What does this all have to do with elegance? Insofar as the elegant Frenchwoman is fundamentally opposed to an American woman who may be well-dressed, but lacks elegance – could the hipster be the American way of reclaiming elegance? The reclamation of that often imitated but never duplicated je ne sais quoi possessed by she who possesses elegance? If the American standard is “to continually buy and consume”, as Mme. Dariaux claims, then in it’s blatant opposition against mainstream consumerism and things like Juicy Couture, the hipster prototype is more akin to a well-dressed Frenchwoman than the Daddy’s girl iced up to the elbows in Tiffany & Co.
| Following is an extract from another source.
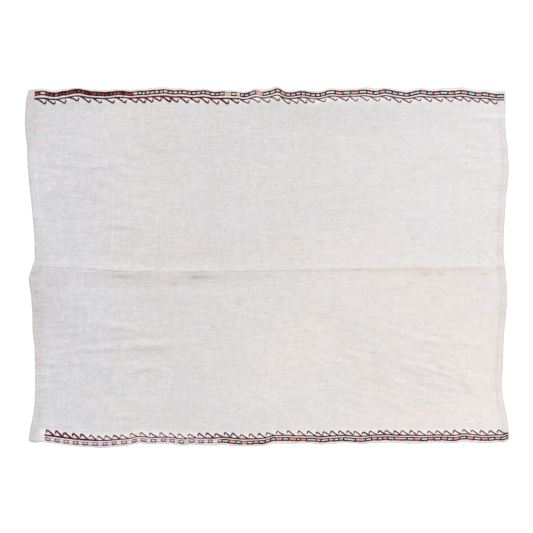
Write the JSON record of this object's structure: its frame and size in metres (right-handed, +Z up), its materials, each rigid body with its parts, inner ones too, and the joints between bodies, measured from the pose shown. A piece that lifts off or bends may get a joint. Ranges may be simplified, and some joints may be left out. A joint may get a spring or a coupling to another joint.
{
  "type": "hemp kilim rug",
  "caption": "Flat off-white hemp kilim rug: strips sewn side by side, hemmed ends and a narrow hook-and-chain border along each long edge. It lies on a floor.",
  "frame": {"origin": "on the floor, under the middle of the rug's outline", "axes": "+X along the strips and the seam, +Y across them towards the upper strip, +Z up from the floor"},
  "size_m": [1.9588, 1.4638, 0.0085],
  "materials": {
    "hemp_cloth": "undyed bleached hand-spun hemp, flat plain weave, matt with slubs"
  },
  "bodies": {
    "root": {"panel_upper": "hemp_cloth", "panel_lower": "hemp_cloth"}
  },
  "joints": []
}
I mean, is not finding a one-off vintage sweater you actually end up living in sort of like wearing the same Chanel suit to every occasion that requires you to wear a suit, and then some? And I’m not talking about the wannabe hipsters who get tattoos because they are cool and hang out at Ronnie’s, unshaven, drinking Labatt 50 – I’m talking about the hipster, hipsters. The ones who have found their own mode of expression through wearing the same worn-in Levis and one-of-a-kind spectacles, waaaaaay before it was even a thing. When it eventually became a thing, accordingly, was the slavish imitation of these folk just a way of admiring that which they unequivocally stand for?

At the end of the day it’s a hard task trying to equate hipsters and Hermes but I’ll tell you one thing, I know many a hipsters who appreciate the fine quality of haute couture; who would spend $400 on a sweater because it was well-made and who have a brazen dislike for H&M, Aritzia and Pottery Barn. Considering the hipsters, the book, Mme. Dariaux, my rules, this blog, I’ve come to one conclusion. Elegance, my dears, cannot be quantified.